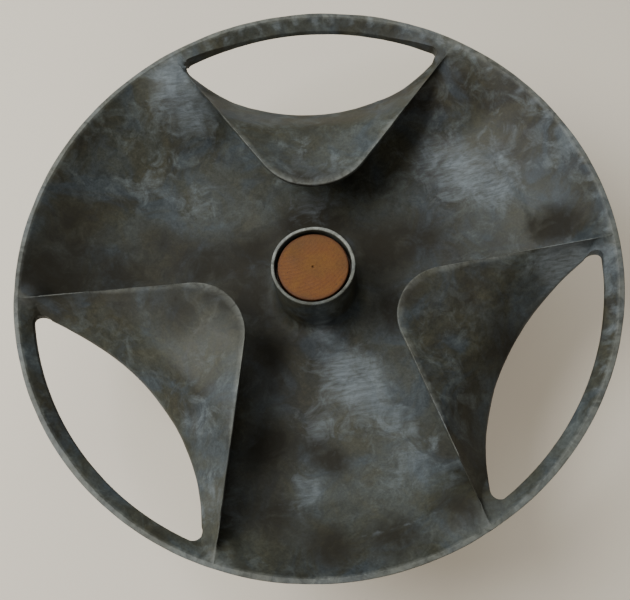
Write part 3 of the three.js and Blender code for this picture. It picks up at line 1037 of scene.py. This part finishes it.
# Where use has left marks: the middle of each mark, its reach and its strength, in millimetres on the plan.
scuffs = [
    (180, 104, 46, 1.0), (150, 130, 40, 0.7), (212, 70, 30, 0.9), (200, 95, 30, 0.8),
    (-113, 245, 48, 0.9), (-100, 215, 36, 0.8), (-154, 150, 46, 0.5), (-111, 131, 40, 0.35),
    (15, 112, 60, 0.5), (13, -92, 46, 0.9), (30, -122, 50, 0.8), (-45, -212, 36, 0.6),
    (-25, -140, 36, 0.5), (-134, -211, 46, 0.5), (-140, -130, 46, 0.5), (250, -42, 40, 1.0),
    (244, -40, 34, 1.0), (268, 87, 50, 0.35), (240, 130, 44, 0.4), (64, -205, 50, 0.5),
    (60, -160, 36, 0.4), (0, -50, 18, 0.6), (262, -52, 30, 1.0),
]
stains = [
    (-270, 50, 60, 1.0), (-160, 95, 44, 0.5), (0, 84, 40, 0.9), (-245, 110, 50, 0.8),
    (-200, 50, 60, 0.8), (-120, 50, 60, 0.8), (-75, 0, 60, 1.0), (20, 75, 50, 1.0),
    (75, 35, 55, 1.0), (120, 40, 50, 0.8), (75, -40, 45, 0.9), (-14, -184, 30, 0.9),
    (-30, -170, 24, 0.6), (190, -120, 60, 0.9), (150, -40, 50, 0.5), (-75, -160, 50, 0.95),
    (-80, -230, 50, 0.8), (-30, -270, 40, 0.85), (30, -272, 40, 0.85), (90, -255, 40, 0.8),
    (135, -230, 36, 0.7), (262, 8, 32, 1.0), (246, 14, 26, 0.9), (-140, -20, 50, 0.6),
    (-190, 0, 40, 0.5), (-60, 62, 50, 0.8), (230, -60, 24, 0.3), (-85, 150, 30, 0.4),
    (-60, -60, 40, 0.8),
]


def marks_round(radius, first, last, step, reach, strength):
    """Small marks in a row at one distance from the axis."""
    turns = np.radians(np.arange(first, last, step))
    return [(radius * math.cos(a), radius * math.sin(a), reach, strength) for a in turns]


# The ring is rubbed by hands. Each flake's lip is chipped pale, and dirt lies in the step of the first one.
scuffs += marks_round(297, -36, 116, 4, 8, 0.6)
scuffs += marks_round(245, 14, 26, 1.2, 3.0, 0.6)
scuffs += marks_round(265, -90, -74, 1.0, 3.0, 0.45)
stains += marks_round(237, 2, 28, 1.4, 4, 0.5)


def mark_stone(mesh, name, marks):
    """Stores how strongly each point is marked, as an attribute that the stone's finish reads."""
    places = point_places(mesh)
    clear = np.ones(len(places))
    for x, y, reach, strength in marks:
        apart = np.hypot(places[:, 0] - x * mm, places[:, 1] - y * mm) / (reach * mm)
        clear *= 1 - strength * np.exp(-2 * apart**2)
    layer = mesh.attributes.new(name, "FLOAT", "POINT")
    layer.data.foreach_set("value", 1 - clear)


def schist():
    """Dark stone, mottled green, blue and brown, rubbed to a dull sheen, with pale scuffs and worn edges."""
    stone = Nodes("schist", 0.45)
    stone.shader.inputs["Specular IOR Level"].default_value = 0.17
    place = stone.place()
    x, y, z = stone.split(place)
    broad = stone.noise(place, 9, 6, 0.6, 0.5)
    tint = stone.noise(stone.place((1, 1, 1), (20, 40, 10)), 17, 6, 0.62, 1.0)
    cloud = stone.noise(place, 42, 8, 0.65, 0.8)
    grain = stone.noise(place, 420, 6, 0.7)
    streak = stone.noise(stone.place((60, 340, 200), (0, 0, 35)), 1.0, 6, 0.7, 0.4)
    mottle = stone.noise(stone.place((1, 1, 1), (0, 30, 60)), 75, 5, 0.6, 1.5)
    colour = stone.ramp(
        broad,
        [(0.32, (0.016, 0.014, 0.009)), (0.5, (0.028, 0.029, 0.022)), (0.68, (0.041, 0.045, 0.040))],
    )
    colour = stone.mix(stone.ramp(tint, [(0.50, 0.0), (0.62, 0.45)]), colour, (0.033, 0.044, 0.055))
    colour = stone.mix(stone.ramp(tint, [(0.38, 0.5), (0.48, 0.0)]), colour, (0.036, 0.033, 0.019))
    colour = stone.mix(stone.ramp(cloud, [(0.5, 0.0), (0.68, 0.6)]), colour, (0.066, 0.075, 0.071))
    colour = stone.mix(0.55, colour, stone.ramp(mottle, [(0.34, 0.6), (0.64, 1.3)]), "MULTIPLY")
    colour = stone.mix(0.6, colour, stone.ramp(grain, [(0.3, 0.55), (0.7, 1.4)]), "MULTIPLY")

    def marked(name, low, high):
        layer = stone.tree.nodes.new("ShaderNodeAttribute")
        layer.attribute_name = name
        uneven = stone.math("MULTIPLY_ADD", cloud, 1.6, -0.8)
        return stone.ramp(stone.math("ADD", layer.outputs["Fac"], uneven), [(low, 0.0), (high, 1.0)])

    stained = marked("stain", 0.25, 0.9)
    colour = stone.mix(stone.math("MULTIPLY", stained, 0.88), colour, (0.011, 0.009, 0.005))
    scuffed = marked("scuff", 0.3, 1.0)
    scratched = stone.math("MULTIPLY", scuffed, stone.ramp(streak, [(0.36, 0.35), (0.6, 1.0)]))
    colour = stone.mix(stone.math("MULTIPLY", scratched, 0.8), colour, (0.120, 0.136, 0.145))
    # Edges that lie in the plane of the rim are worn pale by handling.
    wear_h = 4 * mm
    edge_height = stone.math("MULTIPLY_ADD", cloud, 2.2 * mm, z)
    worn = stone.math("MULTIPLY_ADD", edge_height, 1 / wear_h, -(rim_z - 2.4 * mm) / wear_h)
    worn = stone.ramp(worn, [(0.35, 0.0), (0.85, 1.0)])
    square = stone.math("MULTIPLY_ADD", y, y, stone.math("MULTIPLY", x, x))
    at_hub = stone.math("LESS_THAN", square, (60 * mm) ** 2)
    # The hub's lip is worn most at the back, and least at the front.
    towards_back = stone.math("MULTIPLY_ADD", y, 0.45 / hub_r, 0.3)
    wear = stone.math("MULTIPLY", worn, stone.math("MULTIPLY_ADD", at_hub, towards_back, 0.3))
    wear = stone.math("MULTIPLY", wear, stone.ramp(mottle, [(0.35, 0.35), (0.6, 1.0)]))
    colour = stone.mix(wear, colour, (0.21, 0.215, 0.19))
    rough = stone.mix(scuffed, stone.ramp(mottle, [(0.3, 0.46), (0.7, 0.60)]), (0.66, 0.66, 0.66))
    rough = stone.mix(stained, rough, (0.8, 0.8, 0.8))
    height = stone.math("ADD", stone.math("MULTIPLY", cloud, 0.5), stone.math("MULTIPLY", grain, 0.2))
    height = stone.math("SUBTRACT", height, stone.math("MULTIPLY", scratched, 0.15))
    return stone.finish(colour, rough, stone.bump(height, 0.4, 0.0007))


dish_mesh = turned_mesh("stone_head", dish_profile(), 480)
fill_webs(dish_mesh)
head = new_piece("stone_head", dish_mesh, schist())
cut(head, [opening_mesh(lobe) for lobe in lobes])
cut(head, [tongue_mesh(lobe) for lobe in lobes], "UNION")
cut(head, [tool for lobe in lobes for tool in opening_ends(lobe)])
soften_ends(head.data)
carve_marks(head.data)
mark_stone(head.data, "scuff", scuffs)
mark_stone(head.data, "stain", stains)
head.data.shade_smooth()
head.data.set_sharp_from_angle(angle=math.radians(50))
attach(head, "wheel")
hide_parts("wheel_head")

# -----------------------------------------------------------------------------
# Floor, light and camera
# A pale plain floor, soft daylight from the left, and a camera that looks down at the dish from in front.
# -----------------------------------------------------------------------------
floor_paint = Nodes("pale_floor", 0.9)
floor_finish = floor_paint.finish((0.44, 0.40, 0.335, 1))
floor_mesh = bpy.data.meshes.new("floor")
floor_mesh.from_pydata([(-6, -6, 0), (6, -6, 0), (6, 6, 0), (-6, 6, 0)], [], [[0, 1, 2, 3]])
floor_mesh.materials.append(floor_finish)
floor = add("floor", floor_mesh)
floor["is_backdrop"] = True

world = bpy.data.worlds.new("soft_room")
bpy.context.scene.world = world
world.use_nodes = True
world.node_tree.nodes["Background"].inputs["Color"].default_value = (1.0, 0.93, 0.82, 1)
world.node_tree.nodes["Background"].inputs["Strength"].default_value = 0.22


def soft_light(name, place, aim, size, power, colour):
    lamp = bpy.data.lights.new(name, "AREA")
    lamp.shape = "DISK"
    lamp.size = size
    lamp.energy = power
    lamp.color = colour
    light = add(name, lamp)
    light.location = place
    light.rotation_euler = (Vector(aim) - Vector(place)).to_track_quat("-Z", "Y").to_euler()
    return light


soft_light("window", (-1.2, 0.35, 1.9), (0, 0, 0.15), 1.5, 82, (0.95, 0.98, 1.0))
soft_light("back_panel", (0.1, 1.4, 1.8), (0, 0, 0.15), 1.5, 20, (0.92, 0.97, 1.0))
soft_light("front_fill", (-0.5, -1.7, 1.1), (0, 0, 0.15), 0.8, 12, (1.0, 0.98, 0.95))
# A light for the backdrop alone keeps the floor pale under the wheel.
wash = soft_light("floor_wash", (0, 0, 3.0), (0, 0, 0), 2.0, 42, (1.0, 0.94, 0.85))
backdrop = bpy.data.collections.new("backdrop")
backdrop.objects.link(floor)
wash.light_linking.receiver_collection = backdrop
wash.light_linking.blocker_collection = backdrop

elevation = math.radians(69.55)
roll = math.radians(-10.47)
distance = 0.8707
aim = Vector((-0.0042, -0.0372, rim_z))
back = Vector((0, -math.cos(elevation), math.sin(elevation)))
right = Vector((1, 0, 0))
up = back.cross(right)
level_x = right * math.cos(roll) + up * math.sin(roll)
level_y = up * math.cos(roll) - right * math.sin(roll)
lens = bpy.data.cameras.new("camera")
lens.lens = 50.39
lens.sensor_width = 36
camera = add("camera", lens)
stand_point = aim + back * distance
turned = Matrix((level_x, level_y, back)).transposed().to_4x4()
camera.matrix_world = Matrix.Translation(stand_point) @ turned
bpy.context.scene.camera = camera

low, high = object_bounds()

_What the task requires:_ Reply with nothing but the number of lines in the data above that contain "scene".

_Solved problem:_ 3